В 1934 году Александр Фадеев заявил: «Идея социализма должна входить в произведение не как нечто внешнее, а являться самой сущностью произведения, воплощенной в образах»239. Иными словами: задача искусства сводится к превращению «идеи» в «плоть». В «сущности» художественного произведения «идея» встречается с плотью «образов». О том, что такое эта загадочная «сущность», Фадеев поведал спустя полтора десятка лет уже в качестве генерального секретаря Союза советских писателей в интервью английским писателям. Вот фрагмент из него:
«Вопрос: Не находите ли вы, что социалистический реализм скорее следовало бы назвать социалистическим идеализмом?

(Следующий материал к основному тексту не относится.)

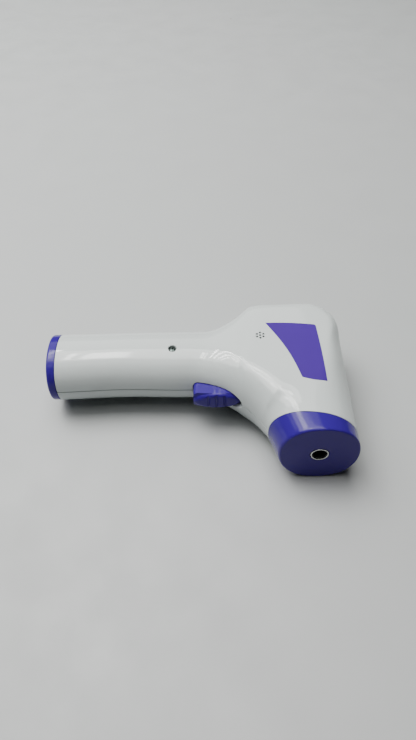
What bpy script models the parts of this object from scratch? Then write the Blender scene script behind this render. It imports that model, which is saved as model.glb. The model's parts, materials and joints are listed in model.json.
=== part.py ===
"""Handheld infrared forehead thermometer, lying on its left side.

+X runs from the end of the grip to the top of the head, -Y is the way the nose points, and +Z is the
thermometer's right side, which faces up. The origin is on the surface it lies on, under the middle of its
box. All sizes are in metres.
"""
import math

import bmesh
import bpy
from mathutils import Matrix, Vector

# Driving dimensions of the housing
LENGTH = 0.1474
HEAD_DEPTH = 0.0850
HEAD_THICK = 0.0366
GRIP_THICK = 0.0296
GRIP_DEPTH = 0.0346
GRIP_SETBACK = 0.0393
REAR_LENGTH = 0.0456
NOSE_WIDTH = 0.0360
WALL = 0.0020
CLEAR = 0.0003

# Shape of the outline
NOSE_SLOPE = math.radians(16.7)
FLARE_ANGLE = math.radians(50.0)
THROAT_RADIUS = 0.0425
FLARE_RADIUS = 0.0510
REAR_LOW_RADIUS = 0.0058
TOP_RADIUS = 0.0165
REAR_EDGE_ROUND = 0.0120
REAR_POWER = 4.0
EDGE_POWER = 2.15
SIDE_EDGE_ROUND = 0.0150
GRIP_WAIST = 0.0010
SIDE_HOLLOW = 0.0004  # of the flat's width: the left side rests on its rim and doesn't rock
EDGE = 0.0012
EDGE_SHARE = 0.3

# Nose ring and infrared sensor
RING_TOP = 0.0068
RING_BOTTOM = 0.0135
RING_PLATE = 0.0025
SENSOR_RADIUS = 0.00405
SENSOR_WALL = 0.0005
BOSS_DEPTH = 0.0060
BOSS_WALL = 0.0015
RING_LAP = 0.0028
TUBE_REACH = 0.0040
SHADE_SETBACK = 0.0015
SHADE_LIP = 0.0003
CAN_RADIUS = 0.0027
CAN_LENGTH = 0.0032
CAN_FOOT = 0.0007
SENSOR_BOARD = 0.0180
SENSOR_BOARD_WIDTH = 0.0144

# Battery end
CAP_LENGTH = 0.0050
SPIGOT = 0.0040
LIP = 0.0012
CUP_DEPTH = 0.0006
BRIDGE_WIDTH = 0.0060
CELL_RADIUS = 0.00525
CELL_LENGTH = 0.0445
CELL_SPACING = 0.0118
CRADLE_WALL = 0.0011
CONTACT_DEPTH = 0.0031
CONTACT_DRILL = 0.0012
CELL_END_RADIUS = 0.0045
CELL_CRIMP = 0.0003
NUB_LENGTH = 0.0010
NUB_RADIUS = 0.0019
NUB_EDGE = 0.0001
PLATE_BUTTON = 0.0020
PLATE_CUP = 0.0030
PLATE_RADIUS = 0.0042
PLATE_TAIL = 0.0016
PLATE_THICK = 0.0010

# Trigger
TRIGGER_LENGTH = 0.0231
TRIGGER_WIDTH = 0.0098
TRIGGER_PROUD = 0.0082
TRIGGER_TRAVEL = 0.0030
TRIGGER_TAPER = 0.0100
TRIGGER_CORNER = 0.0026
TRIGGER_RAISE = 0.0046
TRIGGER_FLANGE = 0.0012
TRIGGER_EDGE = 0.0011
TRIGGER_EDGE_DEPTH = 0.0010
STEM_RADIUS = 0.0014
TRIGGER_BOARD_BELOW = 0.0050
TRIGGER_BOARD_ABOVE = 0.0045
TRIGGER_BOARD_WIDTH = 0.0120
GROOVES = 3
FIRST_GROOVE = 0.0075
GROOVE_PITCH = 0.0039
GROOVE_RADIUS = 0.0006

# Rear face: display and keys
BEZEL_HEIGHT = 0.0232
BEZEL_WIDTH = 0.0240
BEZEL_FRAME = 0.0024
BEZEL_DEPTH = 0.0030
BEZEL_CORNER = 0.0020
BEZEL_MOUTH = 0.0010
WINDOW_CORNER = 0.0008
PANEL_MARGIN = 0.0006
KEY_RADIUS = 0.0027
KEY_PITCH = 0.0082
KEY_PROUD = 0.0008
KEY_TRAVEL = 0.0007
KEY_MARGIN = 0.0033
KEY_FLANGE = 0.0006
FLANGE_THICK = 0.0006
KEY_STEM = 0.0010
KEY_EDGE = 0.0005
KEY_EDGE_DEPTH = 0.0001
KEY_CROWN = 0.0014

# Boards, switches and small parts
BOARD_THICK = 0.0012
BOARD_CORNER = 0.0012
BOARD_MARGIN = 0.0005
CHIP_SIDE = 0.0090
CHIP_THICK = 0.0014
BACKLIGHT_THICK = 0.0028
PANEL_THICK = 0.0014
WINDOW_THICK = 0.0012
TACT_BODY = 0.0045
TACT_HEIGHT = 0.0016
TACT_PLUNGER = 0.0006
PLUNGER_RADIUS = 0.0009
PLUNGER_FOOT = 0.0005
BUZZER_RADIUS = 0.0060
BUZZER_HEIGHT = 0.0030
BUZZER_EDGE = 0.0005
BUZZER_GAP = 0.0012
SOUND_HOLE_RADIUS = 0.00045
SOUND_HOLE_PITCH = 0.0018
SPEAKER_FROM_TOP = 0.0416
SPEAKER_FROM_BOARD = 0.0119
SCREW_BELOW_TRIGGER = 0.0100
SCREW_OFFSET = 0.0028
SCREW_RECESS_RADIUS = 0.0021
SCREW_RECESS = 0.0032
SCREW_HEAD = 0.0016
SCREW_SHANK = 0.0007
SCREW_REACH = 0.0070
POST_RADIUS = 0.0034
POST_BORE = 0.0010
CROSS_LENGTH = 0.0022
CROSS_WIDTH = 0.0005
LABEL_THICK = 0.0002
LABEL_RECESS = 0.0005
LABEL_FROM_TOP = 0.0129
LABEL_FROM_REAR = 0.0182
LABEL_LENGTH = 0.0390
LABEL_WIDTH = 0.0257
LABEL_FOOT = 0.0112
LABEL_SIDE = 0.0365
LABEL_LEAN = 0.0010
LABEL_BOW = 0.0018
LEAD_RADIUS = 0.0006
SENSOR_LEAD_RADIUS = 0.0009
LEAD_TURN = 0.0070
LEAD_SHIFT = 0.0030
LEAD_SPREAD = 0.0050
LEAD_BEND = 0.0058
LEAD_STEP = 0.0015
LEAD_RUN = 0.0065
OVERCUT = 0.0020
SPRING_WIRE = 0.00025
TRIGGER_COIL = 0.0022
CELL_COIL = 0.0030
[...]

Ответ: Нет. Социалистический реализм отличается тем, что он показывает жизнь такой, как она есть, и одновременно такой, какой она должна быть. Это только увеличивает силу реализма. Могу привести пример из области природы. Яблоко, каким оно произрастает в диком лесу, довольно кислый плод. Но яблоко, которое выращено в саду Мичурина или Бербанка, – это одновременно и яблоко, как оно есть и каким оно должно быть. Несомненно, яблоко Мичурина и Бербанка более выражает сущность яблока, чем дикий, лесной плод. Так и социалистический реализм»240.

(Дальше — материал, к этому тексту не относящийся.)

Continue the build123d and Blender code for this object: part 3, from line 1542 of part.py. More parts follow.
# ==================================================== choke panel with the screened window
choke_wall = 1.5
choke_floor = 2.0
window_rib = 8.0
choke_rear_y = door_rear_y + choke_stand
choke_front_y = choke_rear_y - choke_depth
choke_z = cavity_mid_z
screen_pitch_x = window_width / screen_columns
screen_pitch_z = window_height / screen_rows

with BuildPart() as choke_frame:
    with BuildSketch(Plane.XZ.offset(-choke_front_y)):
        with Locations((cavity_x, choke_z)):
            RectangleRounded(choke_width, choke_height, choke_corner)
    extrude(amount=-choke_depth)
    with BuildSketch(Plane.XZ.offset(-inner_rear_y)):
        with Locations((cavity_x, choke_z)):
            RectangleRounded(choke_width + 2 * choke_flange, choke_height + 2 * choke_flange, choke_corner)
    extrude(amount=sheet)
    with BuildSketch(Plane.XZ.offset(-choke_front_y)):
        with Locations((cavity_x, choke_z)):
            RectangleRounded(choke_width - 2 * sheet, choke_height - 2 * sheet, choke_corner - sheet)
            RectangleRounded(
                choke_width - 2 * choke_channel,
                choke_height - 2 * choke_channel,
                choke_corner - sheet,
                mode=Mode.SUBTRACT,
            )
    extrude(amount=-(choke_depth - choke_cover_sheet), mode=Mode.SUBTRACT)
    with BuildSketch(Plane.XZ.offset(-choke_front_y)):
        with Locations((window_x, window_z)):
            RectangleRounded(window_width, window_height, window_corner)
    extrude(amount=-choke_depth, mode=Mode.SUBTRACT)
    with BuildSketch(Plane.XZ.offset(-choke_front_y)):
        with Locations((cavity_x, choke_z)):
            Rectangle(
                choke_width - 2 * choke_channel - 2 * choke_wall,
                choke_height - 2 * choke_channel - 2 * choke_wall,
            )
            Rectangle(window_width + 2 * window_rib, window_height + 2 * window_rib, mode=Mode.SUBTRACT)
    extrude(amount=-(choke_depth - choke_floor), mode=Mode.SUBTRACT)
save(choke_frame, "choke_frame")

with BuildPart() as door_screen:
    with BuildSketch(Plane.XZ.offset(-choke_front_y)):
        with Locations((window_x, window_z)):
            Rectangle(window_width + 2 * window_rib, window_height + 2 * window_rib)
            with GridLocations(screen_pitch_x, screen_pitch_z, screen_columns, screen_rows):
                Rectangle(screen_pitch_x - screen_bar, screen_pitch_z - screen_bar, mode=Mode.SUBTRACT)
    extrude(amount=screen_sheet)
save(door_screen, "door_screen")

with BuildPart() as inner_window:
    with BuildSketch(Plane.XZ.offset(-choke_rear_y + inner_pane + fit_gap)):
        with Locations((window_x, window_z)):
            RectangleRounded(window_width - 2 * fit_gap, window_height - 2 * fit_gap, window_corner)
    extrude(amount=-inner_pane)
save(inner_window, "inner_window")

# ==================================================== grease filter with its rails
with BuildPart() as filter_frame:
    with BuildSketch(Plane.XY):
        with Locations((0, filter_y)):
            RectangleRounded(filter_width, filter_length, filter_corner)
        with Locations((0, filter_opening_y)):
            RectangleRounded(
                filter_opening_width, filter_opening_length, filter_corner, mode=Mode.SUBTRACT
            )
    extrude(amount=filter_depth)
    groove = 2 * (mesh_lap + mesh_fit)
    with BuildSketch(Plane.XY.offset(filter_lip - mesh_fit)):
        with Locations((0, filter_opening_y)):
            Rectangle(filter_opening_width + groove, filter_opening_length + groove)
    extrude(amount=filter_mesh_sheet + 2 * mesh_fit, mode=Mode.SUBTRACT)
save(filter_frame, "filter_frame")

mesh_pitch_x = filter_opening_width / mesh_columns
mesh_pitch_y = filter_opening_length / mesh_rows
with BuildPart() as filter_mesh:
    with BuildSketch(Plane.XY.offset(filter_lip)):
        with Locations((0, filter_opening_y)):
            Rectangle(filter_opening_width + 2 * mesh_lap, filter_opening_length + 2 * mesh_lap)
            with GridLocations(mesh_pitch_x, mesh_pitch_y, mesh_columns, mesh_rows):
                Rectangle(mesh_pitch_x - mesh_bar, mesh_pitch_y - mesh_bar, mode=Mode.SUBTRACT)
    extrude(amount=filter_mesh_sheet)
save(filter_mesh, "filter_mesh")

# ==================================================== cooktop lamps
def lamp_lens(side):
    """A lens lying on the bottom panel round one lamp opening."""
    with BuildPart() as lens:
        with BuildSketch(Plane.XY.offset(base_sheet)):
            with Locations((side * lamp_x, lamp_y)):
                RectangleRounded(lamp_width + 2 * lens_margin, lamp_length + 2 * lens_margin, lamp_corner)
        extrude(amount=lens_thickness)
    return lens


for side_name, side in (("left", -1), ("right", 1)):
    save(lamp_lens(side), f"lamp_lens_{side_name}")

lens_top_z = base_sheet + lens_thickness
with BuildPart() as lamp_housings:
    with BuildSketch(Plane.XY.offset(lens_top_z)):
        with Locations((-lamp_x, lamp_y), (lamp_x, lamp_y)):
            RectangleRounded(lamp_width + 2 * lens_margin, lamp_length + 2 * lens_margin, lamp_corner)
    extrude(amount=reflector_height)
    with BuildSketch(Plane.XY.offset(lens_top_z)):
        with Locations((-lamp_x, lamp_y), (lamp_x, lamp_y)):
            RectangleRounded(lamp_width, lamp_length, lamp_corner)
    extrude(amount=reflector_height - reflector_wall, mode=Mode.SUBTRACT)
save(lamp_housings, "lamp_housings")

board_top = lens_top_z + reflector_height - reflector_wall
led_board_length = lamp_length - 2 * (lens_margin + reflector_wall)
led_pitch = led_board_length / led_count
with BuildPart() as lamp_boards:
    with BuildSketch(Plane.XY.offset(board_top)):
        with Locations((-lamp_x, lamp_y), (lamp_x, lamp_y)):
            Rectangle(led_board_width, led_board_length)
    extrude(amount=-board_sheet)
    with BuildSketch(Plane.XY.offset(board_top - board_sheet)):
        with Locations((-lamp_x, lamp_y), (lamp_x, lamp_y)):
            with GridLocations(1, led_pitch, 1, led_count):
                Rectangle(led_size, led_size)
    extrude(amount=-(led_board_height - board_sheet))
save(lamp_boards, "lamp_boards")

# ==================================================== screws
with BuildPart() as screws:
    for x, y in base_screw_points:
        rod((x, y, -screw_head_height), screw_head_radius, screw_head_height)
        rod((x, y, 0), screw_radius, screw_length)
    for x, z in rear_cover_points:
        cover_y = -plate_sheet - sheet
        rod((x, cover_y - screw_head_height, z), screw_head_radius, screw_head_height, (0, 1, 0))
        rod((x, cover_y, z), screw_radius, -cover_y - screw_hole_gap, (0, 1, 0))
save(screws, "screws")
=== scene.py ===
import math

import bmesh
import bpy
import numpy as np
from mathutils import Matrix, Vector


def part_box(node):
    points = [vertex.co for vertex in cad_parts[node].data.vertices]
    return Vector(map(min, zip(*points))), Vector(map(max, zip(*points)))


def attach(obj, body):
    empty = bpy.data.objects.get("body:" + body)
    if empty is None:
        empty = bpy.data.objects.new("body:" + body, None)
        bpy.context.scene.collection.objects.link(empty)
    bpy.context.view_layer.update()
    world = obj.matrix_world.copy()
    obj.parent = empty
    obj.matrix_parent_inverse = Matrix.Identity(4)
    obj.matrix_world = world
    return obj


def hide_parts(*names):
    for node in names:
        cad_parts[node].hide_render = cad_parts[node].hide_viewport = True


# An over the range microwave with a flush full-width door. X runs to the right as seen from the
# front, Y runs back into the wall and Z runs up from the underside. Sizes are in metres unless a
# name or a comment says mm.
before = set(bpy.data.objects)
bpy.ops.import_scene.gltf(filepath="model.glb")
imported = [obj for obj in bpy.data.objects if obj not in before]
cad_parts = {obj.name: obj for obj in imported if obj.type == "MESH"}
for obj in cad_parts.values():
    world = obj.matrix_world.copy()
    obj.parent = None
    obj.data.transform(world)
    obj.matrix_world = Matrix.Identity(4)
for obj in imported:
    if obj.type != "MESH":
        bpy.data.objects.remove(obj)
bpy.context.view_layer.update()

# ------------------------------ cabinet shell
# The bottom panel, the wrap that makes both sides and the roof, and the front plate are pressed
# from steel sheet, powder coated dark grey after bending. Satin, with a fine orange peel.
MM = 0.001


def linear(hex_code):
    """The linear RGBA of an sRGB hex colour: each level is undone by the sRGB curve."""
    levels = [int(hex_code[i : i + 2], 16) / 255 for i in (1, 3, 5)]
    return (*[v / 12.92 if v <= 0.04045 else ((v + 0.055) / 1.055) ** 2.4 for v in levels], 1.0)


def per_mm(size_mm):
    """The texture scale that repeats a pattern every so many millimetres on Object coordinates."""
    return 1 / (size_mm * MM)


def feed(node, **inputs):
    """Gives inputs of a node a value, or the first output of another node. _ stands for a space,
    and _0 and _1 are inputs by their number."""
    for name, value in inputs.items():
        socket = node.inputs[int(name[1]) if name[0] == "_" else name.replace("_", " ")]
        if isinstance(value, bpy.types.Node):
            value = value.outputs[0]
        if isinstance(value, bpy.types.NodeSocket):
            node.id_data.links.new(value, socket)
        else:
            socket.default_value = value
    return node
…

Лишь одну ошибку допустил Фадеев в этой платонической метафоре: преображенный в волшебном мичуринском саду плод не располагает «сущностью»; эта «сущность» не содержится ни в кислом, ни в сладком яблоке. Она конструируется потребителем яблока . Стоит, однако, помнить, что «мичуринская наука» отличалась тем, что была наукой «преобразующей» и «практической»: ее целью было преобразование «диких плодов» и их производство в целях «народнохозяйственного потребления». Иначе говоря, речь идет о производимом соцреализмом социализме, поскольку именно соцреалистически преображенная «жизнь» и есть воплощенная «сущность» социализма.
Впрочем, платоновский Пухов, как помним, не оценил вкусовых качеств этого плода. Ему казалось, что комиссар производит «отношение», «ничто». Знай Пухов, что «пища» будет состоять из одного «отношения», разве стал бы он сетовать на то, что «паек мал»?